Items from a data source
========

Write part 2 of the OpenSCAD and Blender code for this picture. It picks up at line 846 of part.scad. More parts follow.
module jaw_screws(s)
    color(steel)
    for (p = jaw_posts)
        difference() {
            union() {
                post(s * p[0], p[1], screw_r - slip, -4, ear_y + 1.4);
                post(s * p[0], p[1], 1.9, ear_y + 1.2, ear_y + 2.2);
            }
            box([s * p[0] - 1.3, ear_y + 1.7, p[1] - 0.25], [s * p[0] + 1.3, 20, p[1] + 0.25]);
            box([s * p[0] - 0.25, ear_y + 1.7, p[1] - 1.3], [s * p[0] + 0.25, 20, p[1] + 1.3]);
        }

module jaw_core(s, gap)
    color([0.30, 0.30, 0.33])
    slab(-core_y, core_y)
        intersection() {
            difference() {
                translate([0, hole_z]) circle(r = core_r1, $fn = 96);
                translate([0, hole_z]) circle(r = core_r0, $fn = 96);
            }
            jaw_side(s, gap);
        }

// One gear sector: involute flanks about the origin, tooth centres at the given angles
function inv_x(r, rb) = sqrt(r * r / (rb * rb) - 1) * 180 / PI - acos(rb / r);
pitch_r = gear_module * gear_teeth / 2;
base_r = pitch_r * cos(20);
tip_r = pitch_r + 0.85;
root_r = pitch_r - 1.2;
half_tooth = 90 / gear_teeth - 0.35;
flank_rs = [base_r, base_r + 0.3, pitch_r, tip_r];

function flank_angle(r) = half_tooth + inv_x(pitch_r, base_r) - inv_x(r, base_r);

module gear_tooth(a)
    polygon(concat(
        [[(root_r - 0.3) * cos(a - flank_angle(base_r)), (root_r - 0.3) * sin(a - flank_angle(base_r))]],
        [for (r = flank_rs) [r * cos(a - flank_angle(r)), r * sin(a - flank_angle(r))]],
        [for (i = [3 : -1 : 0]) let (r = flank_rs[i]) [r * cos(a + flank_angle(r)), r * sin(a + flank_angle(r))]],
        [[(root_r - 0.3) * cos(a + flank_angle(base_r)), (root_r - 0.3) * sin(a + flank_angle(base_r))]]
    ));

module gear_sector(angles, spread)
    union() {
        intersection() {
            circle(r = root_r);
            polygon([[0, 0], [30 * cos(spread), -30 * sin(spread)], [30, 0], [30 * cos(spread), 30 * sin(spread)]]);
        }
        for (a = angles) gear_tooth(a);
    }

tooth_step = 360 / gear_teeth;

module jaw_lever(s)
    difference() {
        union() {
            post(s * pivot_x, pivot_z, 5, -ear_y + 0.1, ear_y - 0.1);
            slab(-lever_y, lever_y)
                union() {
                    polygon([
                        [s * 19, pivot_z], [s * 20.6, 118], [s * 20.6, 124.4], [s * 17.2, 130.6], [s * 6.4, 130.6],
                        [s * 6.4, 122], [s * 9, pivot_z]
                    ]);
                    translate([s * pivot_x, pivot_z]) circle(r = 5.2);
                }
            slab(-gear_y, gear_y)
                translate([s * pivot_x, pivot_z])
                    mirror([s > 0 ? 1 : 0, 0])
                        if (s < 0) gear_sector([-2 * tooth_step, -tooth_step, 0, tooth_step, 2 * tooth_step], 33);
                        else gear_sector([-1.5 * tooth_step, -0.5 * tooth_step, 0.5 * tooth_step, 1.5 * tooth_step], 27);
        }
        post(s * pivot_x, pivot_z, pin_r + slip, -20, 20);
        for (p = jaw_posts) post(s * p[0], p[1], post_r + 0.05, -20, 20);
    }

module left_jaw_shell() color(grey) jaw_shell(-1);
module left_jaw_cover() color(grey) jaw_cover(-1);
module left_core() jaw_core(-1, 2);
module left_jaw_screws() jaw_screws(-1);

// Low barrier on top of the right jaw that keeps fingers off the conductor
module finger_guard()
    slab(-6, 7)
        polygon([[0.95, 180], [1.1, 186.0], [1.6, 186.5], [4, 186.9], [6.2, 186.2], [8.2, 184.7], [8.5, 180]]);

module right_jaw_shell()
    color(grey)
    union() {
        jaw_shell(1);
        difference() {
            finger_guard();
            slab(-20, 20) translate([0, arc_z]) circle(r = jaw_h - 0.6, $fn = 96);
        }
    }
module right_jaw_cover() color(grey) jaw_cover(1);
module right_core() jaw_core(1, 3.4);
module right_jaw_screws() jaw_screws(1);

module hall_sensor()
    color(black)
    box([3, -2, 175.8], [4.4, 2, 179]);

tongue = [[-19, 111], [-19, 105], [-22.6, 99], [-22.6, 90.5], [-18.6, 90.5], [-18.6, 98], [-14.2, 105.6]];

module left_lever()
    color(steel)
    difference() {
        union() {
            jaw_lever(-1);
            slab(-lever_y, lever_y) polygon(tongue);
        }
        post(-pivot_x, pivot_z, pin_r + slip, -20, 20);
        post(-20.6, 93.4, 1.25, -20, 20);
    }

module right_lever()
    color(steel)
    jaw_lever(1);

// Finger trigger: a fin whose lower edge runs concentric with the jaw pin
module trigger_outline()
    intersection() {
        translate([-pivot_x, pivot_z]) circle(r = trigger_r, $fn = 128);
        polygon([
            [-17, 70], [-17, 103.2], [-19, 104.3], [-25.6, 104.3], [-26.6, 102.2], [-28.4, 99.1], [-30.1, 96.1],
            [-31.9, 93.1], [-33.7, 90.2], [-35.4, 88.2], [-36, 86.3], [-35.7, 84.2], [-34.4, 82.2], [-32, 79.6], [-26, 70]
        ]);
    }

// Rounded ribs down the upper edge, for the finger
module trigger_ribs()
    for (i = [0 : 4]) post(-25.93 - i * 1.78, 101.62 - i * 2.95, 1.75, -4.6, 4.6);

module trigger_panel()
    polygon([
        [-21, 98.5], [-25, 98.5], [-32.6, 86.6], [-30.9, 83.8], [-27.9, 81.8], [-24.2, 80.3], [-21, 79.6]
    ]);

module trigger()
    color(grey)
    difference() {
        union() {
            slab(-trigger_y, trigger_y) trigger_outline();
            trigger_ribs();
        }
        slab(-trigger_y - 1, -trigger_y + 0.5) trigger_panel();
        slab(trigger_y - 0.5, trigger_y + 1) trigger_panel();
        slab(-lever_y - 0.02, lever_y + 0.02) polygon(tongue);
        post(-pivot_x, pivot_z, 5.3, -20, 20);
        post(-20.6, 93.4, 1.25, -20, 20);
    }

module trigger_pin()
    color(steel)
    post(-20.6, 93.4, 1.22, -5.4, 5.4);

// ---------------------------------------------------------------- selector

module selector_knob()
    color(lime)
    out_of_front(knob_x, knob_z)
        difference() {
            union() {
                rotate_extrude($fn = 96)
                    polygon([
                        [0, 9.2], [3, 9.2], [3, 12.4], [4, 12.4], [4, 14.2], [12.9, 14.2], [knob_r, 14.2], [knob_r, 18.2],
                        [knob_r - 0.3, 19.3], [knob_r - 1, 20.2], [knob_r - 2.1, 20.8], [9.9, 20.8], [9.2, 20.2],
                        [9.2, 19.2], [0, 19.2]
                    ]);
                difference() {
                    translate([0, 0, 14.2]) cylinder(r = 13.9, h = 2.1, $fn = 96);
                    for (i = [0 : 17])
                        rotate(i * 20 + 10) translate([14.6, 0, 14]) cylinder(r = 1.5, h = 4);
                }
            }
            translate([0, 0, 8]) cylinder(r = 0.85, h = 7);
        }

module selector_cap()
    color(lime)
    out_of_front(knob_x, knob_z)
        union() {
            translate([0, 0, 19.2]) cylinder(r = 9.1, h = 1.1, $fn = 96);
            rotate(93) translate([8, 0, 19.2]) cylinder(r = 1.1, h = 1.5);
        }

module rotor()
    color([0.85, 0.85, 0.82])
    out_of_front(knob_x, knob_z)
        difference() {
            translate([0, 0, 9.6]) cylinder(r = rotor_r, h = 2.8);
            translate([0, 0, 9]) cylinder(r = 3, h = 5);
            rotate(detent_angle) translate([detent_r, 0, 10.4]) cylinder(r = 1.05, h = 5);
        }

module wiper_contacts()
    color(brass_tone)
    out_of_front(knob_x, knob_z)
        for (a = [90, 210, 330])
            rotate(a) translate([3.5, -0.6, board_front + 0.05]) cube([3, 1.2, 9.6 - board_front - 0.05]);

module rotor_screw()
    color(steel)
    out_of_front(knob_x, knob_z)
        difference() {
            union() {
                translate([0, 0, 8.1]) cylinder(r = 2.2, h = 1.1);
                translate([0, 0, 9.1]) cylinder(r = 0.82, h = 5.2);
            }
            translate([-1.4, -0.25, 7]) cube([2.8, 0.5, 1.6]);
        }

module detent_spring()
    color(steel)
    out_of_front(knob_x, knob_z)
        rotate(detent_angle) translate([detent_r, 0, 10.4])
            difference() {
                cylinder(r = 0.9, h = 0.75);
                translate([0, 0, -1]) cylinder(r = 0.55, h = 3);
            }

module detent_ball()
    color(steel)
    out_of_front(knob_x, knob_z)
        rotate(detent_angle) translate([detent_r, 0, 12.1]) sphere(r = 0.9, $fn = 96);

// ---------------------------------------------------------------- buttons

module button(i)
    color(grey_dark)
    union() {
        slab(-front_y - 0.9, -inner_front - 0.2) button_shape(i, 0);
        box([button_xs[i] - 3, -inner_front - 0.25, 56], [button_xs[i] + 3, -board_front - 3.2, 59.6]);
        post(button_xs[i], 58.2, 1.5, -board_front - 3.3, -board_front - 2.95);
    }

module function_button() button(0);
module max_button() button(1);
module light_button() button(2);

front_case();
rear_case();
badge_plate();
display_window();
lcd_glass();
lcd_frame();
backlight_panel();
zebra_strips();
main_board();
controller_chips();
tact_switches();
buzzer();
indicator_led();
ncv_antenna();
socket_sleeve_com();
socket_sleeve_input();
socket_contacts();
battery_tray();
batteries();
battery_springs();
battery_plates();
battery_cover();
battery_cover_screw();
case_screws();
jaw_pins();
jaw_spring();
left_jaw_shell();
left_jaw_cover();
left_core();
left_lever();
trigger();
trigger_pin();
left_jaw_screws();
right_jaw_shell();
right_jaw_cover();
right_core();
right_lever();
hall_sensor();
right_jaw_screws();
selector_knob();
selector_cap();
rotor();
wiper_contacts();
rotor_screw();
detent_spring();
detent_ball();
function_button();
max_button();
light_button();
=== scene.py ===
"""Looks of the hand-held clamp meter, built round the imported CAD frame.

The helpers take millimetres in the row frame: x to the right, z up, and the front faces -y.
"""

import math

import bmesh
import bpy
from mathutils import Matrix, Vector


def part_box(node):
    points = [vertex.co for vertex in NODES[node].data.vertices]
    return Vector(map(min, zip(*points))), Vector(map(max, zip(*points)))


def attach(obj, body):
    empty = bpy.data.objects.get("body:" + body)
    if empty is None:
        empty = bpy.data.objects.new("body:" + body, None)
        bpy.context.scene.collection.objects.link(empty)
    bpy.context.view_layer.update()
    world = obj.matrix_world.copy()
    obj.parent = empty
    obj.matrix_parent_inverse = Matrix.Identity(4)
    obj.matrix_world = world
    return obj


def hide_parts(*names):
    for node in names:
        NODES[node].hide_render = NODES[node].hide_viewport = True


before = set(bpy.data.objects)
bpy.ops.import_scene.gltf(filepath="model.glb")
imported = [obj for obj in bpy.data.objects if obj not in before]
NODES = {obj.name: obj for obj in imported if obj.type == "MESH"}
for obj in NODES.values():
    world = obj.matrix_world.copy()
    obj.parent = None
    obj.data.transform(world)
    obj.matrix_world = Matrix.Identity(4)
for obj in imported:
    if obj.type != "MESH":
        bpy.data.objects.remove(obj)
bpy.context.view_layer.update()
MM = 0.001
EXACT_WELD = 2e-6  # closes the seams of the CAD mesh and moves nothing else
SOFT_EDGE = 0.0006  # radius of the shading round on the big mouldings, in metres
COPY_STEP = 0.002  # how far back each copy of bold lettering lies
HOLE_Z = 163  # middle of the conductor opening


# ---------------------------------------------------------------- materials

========

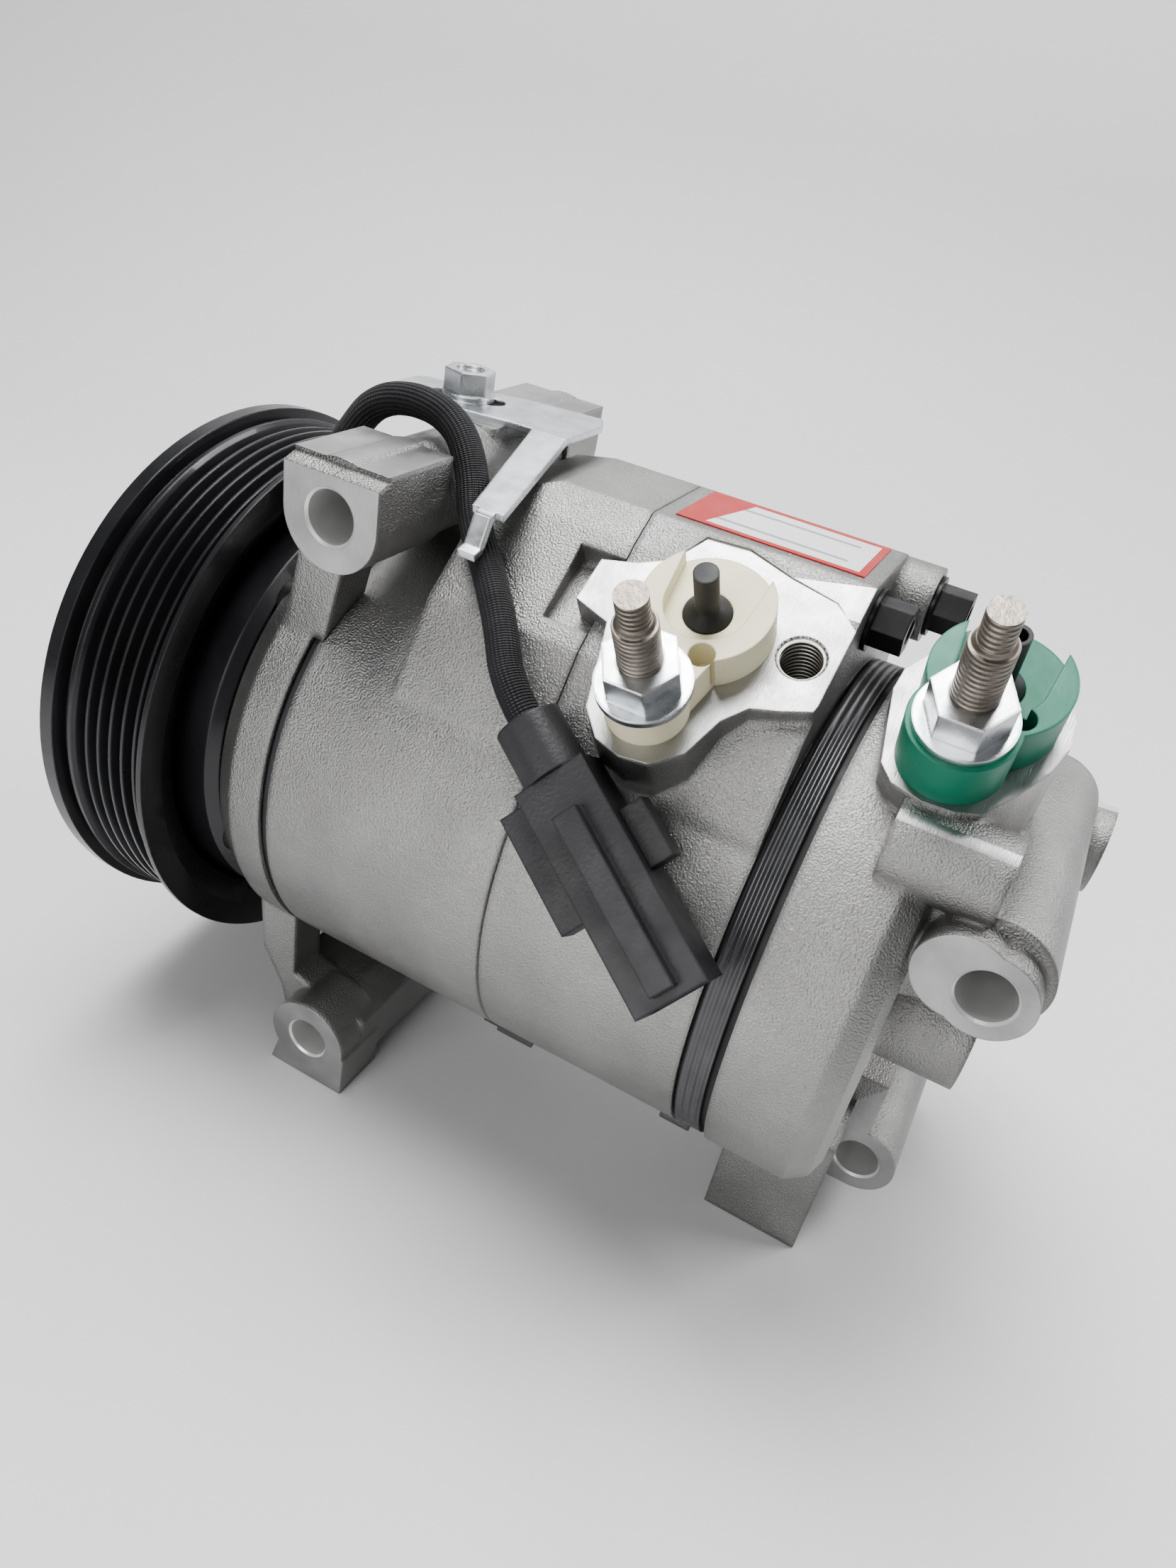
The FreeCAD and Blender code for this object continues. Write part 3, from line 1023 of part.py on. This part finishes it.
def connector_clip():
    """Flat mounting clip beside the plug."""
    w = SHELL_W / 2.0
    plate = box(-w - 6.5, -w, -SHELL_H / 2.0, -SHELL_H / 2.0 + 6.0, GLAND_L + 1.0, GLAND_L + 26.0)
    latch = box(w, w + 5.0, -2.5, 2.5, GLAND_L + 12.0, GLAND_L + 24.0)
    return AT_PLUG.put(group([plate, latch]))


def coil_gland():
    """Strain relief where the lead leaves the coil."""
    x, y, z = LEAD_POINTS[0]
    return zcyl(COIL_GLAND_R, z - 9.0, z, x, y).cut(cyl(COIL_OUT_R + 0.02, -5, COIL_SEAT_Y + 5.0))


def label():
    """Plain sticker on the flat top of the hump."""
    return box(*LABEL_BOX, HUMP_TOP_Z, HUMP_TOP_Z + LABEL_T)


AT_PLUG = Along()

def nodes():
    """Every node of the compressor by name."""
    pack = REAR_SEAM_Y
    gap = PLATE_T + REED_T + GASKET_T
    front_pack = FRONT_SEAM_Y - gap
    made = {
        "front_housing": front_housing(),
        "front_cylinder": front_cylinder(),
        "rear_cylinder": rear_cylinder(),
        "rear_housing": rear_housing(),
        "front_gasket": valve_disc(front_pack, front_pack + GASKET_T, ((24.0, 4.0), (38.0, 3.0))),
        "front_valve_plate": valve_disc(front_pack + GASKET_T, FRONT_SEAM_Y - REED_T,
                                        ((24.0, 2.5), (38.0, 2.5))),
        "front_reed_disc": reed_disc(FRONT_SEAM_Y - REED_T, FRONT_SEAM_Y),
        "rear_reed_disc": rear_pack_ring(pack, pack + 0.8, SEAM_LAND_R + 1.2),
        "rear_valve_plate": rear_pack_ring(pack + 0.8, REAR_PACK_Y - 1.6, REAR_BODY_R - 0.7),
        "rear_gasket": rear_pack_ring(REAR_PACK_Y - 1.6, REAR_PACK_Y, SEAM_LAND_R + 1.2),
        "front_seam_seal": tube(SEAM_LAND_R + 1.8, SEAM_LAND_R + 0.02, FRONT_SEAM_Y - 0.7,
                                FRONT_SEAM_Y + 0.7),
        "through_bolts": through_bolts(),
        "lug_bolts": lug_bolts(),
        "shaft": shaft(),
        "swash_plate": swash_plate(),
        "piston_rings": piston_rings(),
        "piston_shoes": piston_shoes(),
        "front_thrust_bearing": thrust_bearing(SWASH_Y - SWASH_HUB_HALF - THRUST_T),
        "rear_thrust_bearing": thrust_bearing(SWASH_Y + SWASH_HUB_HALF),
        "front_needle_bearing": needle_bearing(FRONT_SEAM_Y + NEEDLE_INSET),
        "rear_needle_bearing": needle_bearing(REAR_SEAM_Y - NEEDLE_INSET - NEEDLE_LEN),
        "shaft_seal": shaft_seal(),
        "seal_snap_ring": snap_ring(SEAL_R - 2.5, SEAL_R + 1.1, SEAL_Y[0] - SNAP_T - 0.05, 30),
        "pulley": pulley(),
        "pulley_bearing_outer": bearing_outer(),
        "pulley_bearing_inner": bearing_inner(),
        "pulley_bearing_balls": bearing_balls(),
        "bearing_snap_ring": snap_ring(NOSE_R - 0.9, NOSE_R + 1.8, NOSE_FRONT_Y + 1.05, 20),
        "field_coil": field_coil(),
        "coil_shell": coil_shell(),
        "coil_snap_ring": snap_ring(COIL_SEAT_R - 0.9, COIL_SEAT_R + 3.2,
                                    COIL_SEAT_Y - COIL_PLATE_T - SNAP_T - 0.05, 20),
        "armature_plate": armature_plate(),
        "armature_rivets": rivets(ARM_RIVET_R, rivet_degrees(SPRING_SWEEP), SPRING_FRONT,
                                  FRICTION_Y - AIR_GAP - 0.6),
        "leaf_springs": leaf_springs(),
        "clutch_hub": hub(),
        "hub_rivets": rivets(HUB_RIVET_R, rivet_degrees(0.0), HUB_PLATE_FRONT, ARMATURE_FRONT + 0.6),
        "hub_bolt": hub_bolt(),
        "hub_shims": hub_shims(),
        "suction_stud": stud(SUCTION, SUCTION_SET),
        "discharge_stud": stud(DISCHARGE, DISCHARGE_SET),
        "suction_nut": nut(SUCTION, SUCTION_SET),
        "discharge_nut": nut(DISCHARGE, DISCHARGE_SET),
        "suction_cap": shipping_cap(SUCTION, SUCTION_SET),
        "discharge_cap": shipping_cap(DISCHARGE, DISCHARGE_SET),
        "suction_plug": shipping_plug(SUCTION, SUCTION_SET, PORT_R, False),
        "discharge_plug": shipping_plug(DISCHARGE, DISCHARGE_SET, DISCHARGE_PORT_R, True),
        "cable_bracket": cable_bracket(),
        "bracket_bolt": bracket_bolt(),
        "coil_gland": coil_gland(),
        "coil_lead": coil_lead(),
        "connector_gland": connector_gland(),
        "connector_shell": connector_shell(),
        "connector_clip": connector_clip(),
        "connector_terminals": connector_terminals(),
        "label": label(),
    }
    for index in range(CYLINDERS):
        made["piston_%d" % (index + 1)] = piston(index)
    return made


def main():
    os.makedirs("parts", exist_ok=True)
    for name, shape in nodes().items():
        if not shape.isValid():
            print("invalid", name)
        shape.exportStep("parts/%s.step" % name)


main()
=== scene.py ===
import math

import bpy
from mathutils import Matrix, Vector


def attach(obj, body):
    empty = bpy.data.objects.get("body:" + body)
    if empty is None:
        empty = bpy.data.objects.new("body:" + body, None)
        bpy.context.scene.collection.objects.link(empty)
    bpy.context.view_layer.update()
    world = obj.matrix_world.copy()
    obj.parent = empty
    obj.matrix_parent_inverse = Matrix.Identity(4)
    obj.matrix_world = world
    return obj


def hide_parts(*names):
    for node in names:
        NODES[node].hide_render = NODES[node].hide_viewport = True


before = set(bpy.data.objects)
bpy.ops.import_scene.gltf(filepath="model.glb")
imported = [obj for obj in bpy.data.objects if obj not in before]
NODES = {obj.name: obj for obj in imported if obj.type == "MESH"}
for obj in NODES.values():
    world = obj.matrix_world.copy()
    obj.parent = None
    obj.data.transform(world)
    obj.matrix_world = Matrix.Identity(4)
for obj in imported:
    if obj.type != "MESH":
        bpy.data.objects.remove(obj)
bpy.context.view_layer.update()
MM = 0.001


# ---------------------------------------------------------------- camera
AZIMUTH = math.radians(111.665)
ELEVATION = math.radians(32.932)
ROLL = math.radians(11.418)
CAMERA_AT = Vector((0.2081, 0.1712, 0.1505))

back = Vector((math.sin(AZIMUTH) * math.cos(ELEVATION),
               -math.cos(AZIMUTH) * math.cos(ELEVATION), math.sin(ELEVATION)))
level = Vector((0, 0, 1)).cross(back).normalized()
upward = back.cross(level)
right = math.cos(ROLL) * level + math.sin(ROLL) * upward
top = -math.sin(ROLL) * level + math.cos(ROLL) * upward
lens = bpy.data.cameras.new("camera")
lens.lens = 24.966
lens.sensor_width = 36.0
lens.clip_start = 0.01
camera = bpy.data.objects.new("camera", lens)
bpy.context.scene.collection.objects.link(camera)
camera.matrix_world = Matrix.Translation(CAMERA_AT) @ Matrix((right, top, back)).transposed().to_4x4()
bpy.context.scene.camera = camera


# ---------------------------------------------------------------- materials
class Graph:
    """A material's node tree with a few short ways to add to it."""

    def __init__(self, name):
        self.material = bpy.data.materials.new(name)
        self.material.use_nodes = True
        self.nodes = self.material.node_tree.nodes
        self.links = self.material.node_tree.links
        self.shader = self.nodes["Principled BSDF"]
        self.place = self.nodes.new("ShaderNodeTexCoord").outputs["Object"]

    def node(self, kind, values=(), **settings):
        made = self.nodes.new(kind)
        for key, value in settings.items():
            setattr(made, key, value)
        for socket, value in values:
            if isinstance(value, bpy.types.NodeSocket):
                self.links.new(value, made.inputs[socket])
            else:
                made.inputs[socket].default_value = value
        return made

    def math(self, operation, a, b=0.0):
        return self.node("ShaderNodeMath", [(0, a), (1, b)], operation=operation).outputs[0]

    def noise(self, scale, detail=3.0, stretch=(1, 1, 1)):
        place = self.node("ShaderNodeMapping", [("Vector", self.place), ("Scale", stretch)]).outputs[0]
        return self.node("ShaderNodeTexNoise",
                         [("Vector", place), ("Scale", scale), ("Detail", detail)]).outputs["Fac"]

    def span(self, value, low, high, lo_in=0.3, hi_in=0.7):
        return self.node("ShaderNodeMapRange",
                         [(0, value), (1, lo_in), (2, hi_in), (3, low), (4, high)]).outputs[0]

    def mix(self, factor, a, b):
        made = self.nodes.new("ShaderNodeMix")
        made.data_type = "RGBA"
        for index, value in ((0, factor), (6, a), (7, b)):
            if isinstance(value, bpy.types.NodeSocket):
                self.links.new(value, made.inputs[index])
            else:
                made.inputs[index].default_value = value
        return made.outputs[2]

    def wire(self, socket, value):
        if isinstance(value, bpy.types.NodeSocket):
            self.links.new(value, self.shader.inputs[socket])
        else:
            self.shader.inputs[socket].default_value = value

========

Aim
Look above for the line containing "jaw_spring();". Output from there through the line containing "HOLE_Z = 163", exactly and inclusively.

Output
jaw_spring();
left_jaw_shell();
left_jaw_cover();
left_core();
left_lever();
trigger();
trigger_pin();
left_jaw_screws();
right_jaw_shell();
right_jaw_cover();
right_core();
right_lever();
hall_sensor();
right_jaw_screws();
selector_knob();
selector_cap();
rotor();
wiper_contacts();
rotor_screw();
detent_spring();
detent_ball();
function_button();
max_button();
light_button();
=== scene.py ===
"""Looks of the hand-held clamp meter, built round the imported CAD frame.

The helpers take millimetres in the row frame: x to the right, z up, and the front faces -y.
"""

import math

import bmesh
import bpy
from mathutils import Matrix, Vector


def part_box(node):
    points = [vertex.co for vertex in NODES[node].data.vertices]
    return Vector(map(min, zip(*points))), Vector(map(max, zip(*points)))


def attach(obj, body):
    empty = bpy.data.objects.get("body:" + body)
    if empty is None:
        empty = bpy.data.objects.new("body:" + body, None)
        bpy.context.scene.collection.objects.link(empty)
    bpy.context.view_layer.update()
    world = obj.matrix_world.copy()
    obj.parent = empty
    obj.matrix_parent_inverse = Matrix.Identity(4)
    obj.matrix_world = world
    return obj


def hide_parts(*names):
    for node in names:
        NODES[node].hide_render = NODES[node].hide_viewport = True


before = set(bpy.data.objects)
bpy.ops.import_scene.gltf(filepath="model.glb")
imported = [obj for obj in bpy.data.objects if obj not in before]
NODES = {obj.name: obj for obj in imported if obj.type == "MESH"}
for obj in NODES.values():
    world = obj.matrix_world.copy()
    obj.parent = None
    obj.data.transform(world)
    obj.matrix_world = Matrix.Identity(4)
for obj in imported:
    if obj.type != "MESH":
        bpy.data.objects.remove(obj)
bpy.context.view_layer.update()
MM = 0.001
EXACT_WELD = 2e-6  # closes the seams of the CAD mesh and moves nothing else
SOFT_EDGE = 0.0006  # radius of the shading round on the big mouldings, in metres
COPY_STEP = 0.002  # how far back each copy of bold lettering lies
HOLE_Z = 163  # middle of the conductor opening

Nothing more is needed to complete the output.